▶ Task brief
Extract every line below, verbatim.

▶ Data section
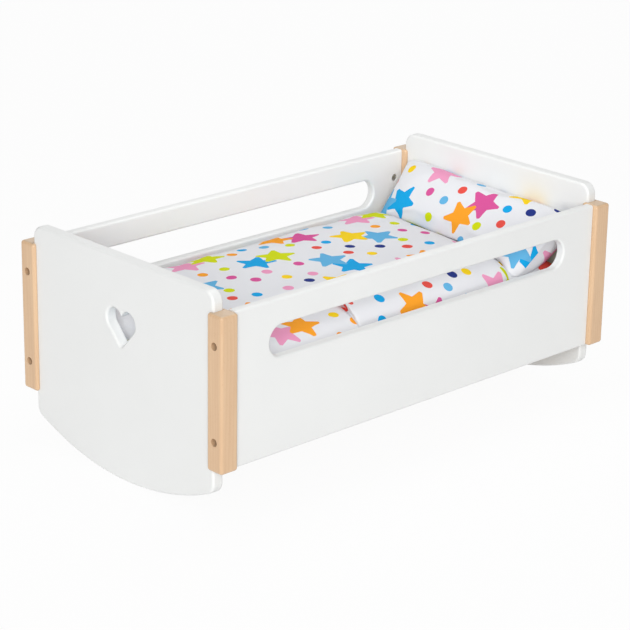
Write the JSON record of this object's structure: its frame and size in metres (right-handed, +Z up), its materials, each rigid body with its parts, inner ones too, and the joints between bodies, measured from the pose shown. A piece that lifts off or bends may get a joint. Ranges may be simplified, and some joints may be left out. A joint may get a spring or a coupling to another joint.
{
  "type": "doll cradle",
  "caption": "Doll's rocking cradle: heart-cut rocker ends in grooved posts, slotted sides drawn up by screws and barrel nuts, with lift-out mattress, duvet and pillow.",
  "frame": {"origin": "on the floor under the middle of the cradle's length and width", "axes": "+X from the foot end to the head end, +Y from the front side to the back side, +Z up"},
  "size_m": [0.515, 0.287, 0.218],
  "materials": {
    "white_lacquer": "wood or fibreboard under satin white lacquer",
    "beech": "planed beech under clear satin lacquer",
    "plywood": "sanded plywood, uncoated",
    "zinc_steel": "zinc-plated",
    "star_cotton": "white woven cotton printed with coloured stars and dots"
  },
  "bodies": {
    "cradle": {"foot_end_panel": "white_lacquer", "head_end_panel": "white_lacquer", "front_side_panel": "white_lacquer", "back_side_panel": "white_lacquer", "post_foot_front": "beech", "post_foot_back": "beech", "post_head_front": "beech", "post_head_back": "beech", "base_board": "plywood", "screw_foot_front_lower": "zinc_steel", "screw_foot_front_upper": "zinc_steel", "screw_foot_back_lower": "zinc_steel", "screw_foot_back_upper": "zinc_steel", "screw_head_front_lower": "zinc_steel", "screw_head_front_upper": "zinc_steel", "screw_head_back_lower": "zinc_steel", "screw_head_back_upper": "zinc_steel", "barrel_nut_foot_front_lower": "zinc_steel", "barrel_nut_foot_front_upper": "zinc_steel", "barrel_nut_foot_back_lower": "zinc_steel", "barrel_nut_foot_back_upper": "zinc_steel", "barrel_nut_head_front_lower": "zinc_steel", "barrel_nut_head_front_upper": "zinc_steel", "barrel_nut_head_back_lower": "zinc_steel", "barrel_nut_head_back_upper": "zinc_steel"},
    "mattress": {"mattress": "star_cotton"},
    "duvet": {"duvet": "star_cotton"},
    "pillow": {"pillow": "star_cotton"}
  },
  "joints": [
    {"name": "mattress_lift", "type": "slide", "parent": "cradle", "child": "mattress", "axis": [0, 0, 1], "range_m": [0, 0.125]},
    {"name": "duvet_lift", "type": "slide", "parent": "mattress", "child": "duvet", "axis": [0, 0, 1], "range_m": [0, 0.09]},
    {"name": "pillow_lift", "type": "slide", "parent": "mattress", "child": "pillow", "axis": [0, 0, 1], "range_m": [0, 0.09]}
  ]
}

▶ Written reply
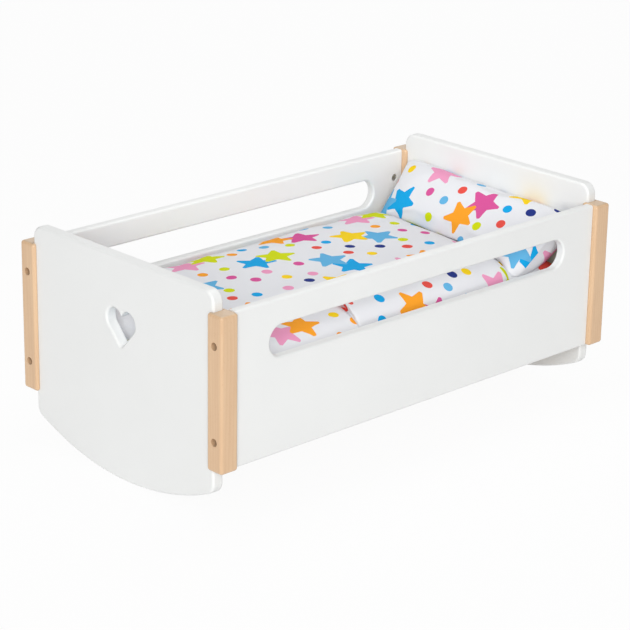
Write the JSON record of this object's structure: its frame and size in metres (right-handed, +Z up), its materials, each rigid body with its parts, inner ones too, and the joints between bodies, measured from the pose shown. A piece that lifts off or bends may get a joint. Ranges may be simplified, and some joints may be left out. A joint may get a spring or a coupling to another joint.
{
  "type": "doll cradle",
  "caption": "Doll's rocking cradle: heart-cut rocker ends in grooved posts, slotted sides drawn up by screws and barrel nuts, with lift-out mattress, duvet and pillow.",
  "frame": {"origin": "on the floor under the middle of the cradle's length and width", "axes": "+X from the foot end to the head end, +Y from the front side to the back side, +Z up"},
  "size_m": [0.515, 0.287, 0.218],
  "materials": {
    "white_lacquer": "wood or fibreboard under satin white lacquer",
    "beech": "planed beech under clear satin lacquer",
    "plywood": "sanded plywood, uncoated",
    "zinc_steel": "zinc-plated",
    "star_cotton": "white woven cotton printed with coloured stars and dots"
  },
  "bodies": {
    "cradle": {"foot_end_panel": "white_lacquer", "head_end_panel": "white_lacquer", "front_side_panel": "white_lacquer", "back_side_panel": "white_lacquer", "post_foot_front": "beech", "post_foot_back": "beech", "post_head_front": "beech", "post_head_back": "beech", "base_board": "plywood", "screw_foot_front_lower": "zinc_steel", "screw_foot_front_upper": "zinc_steel", "screw_foot_back_lower": "zinc_steel", "screw_foot_back_upper": "zinc_steel", "screw_head_front_lower": "zinc_steel", "screw_head_front_upper": "zinc_steel", "screw_head_back_lower": "zinc_steel", "screw_head_back_upper": "zinc_steel", "barrel_nut_foot_front_lower": "zinc_steel", "barrel_nut_foot_front_upper": "zinc_steel", "barrel_nut_foot_back_lower": "zinc_steel", "barrel_nut_foot_back_upper": "zinc_steel", "barrel_nut_head_front_lower": "zinc_steel", "barrel_nut_head_front_upper": "zinc_steel", "barrel_nut_head_back_lower": "zinc_steel", "barrel_nut_head_back_upper": "zinc_steel"},
    "mattress": {"mattress": "star_cotton"},
    "duvet": {"duvet": "star_cotton"},
    "pillow": {"pillow": "star_cotton"}
  },
  "joints": [
    {"name": "mattress_lift", "type": "slide", "parent": "cradle", "child": "mattress", "axis": [0, 0, 1], "range_m": [0, 0.125]},
    {"name": "duvet_lift", "type": "slide", "parent": "mattress", "child": "duvet", "axis": [0, 0, 1], "range_m": [0, 0.09]},
    {"name": "pillow_lift", "type": "slide", "parent": "mattress", "child": "pillow", "axis": [0, 0, 1], "range_m": [0, 0.09]}
  ]
}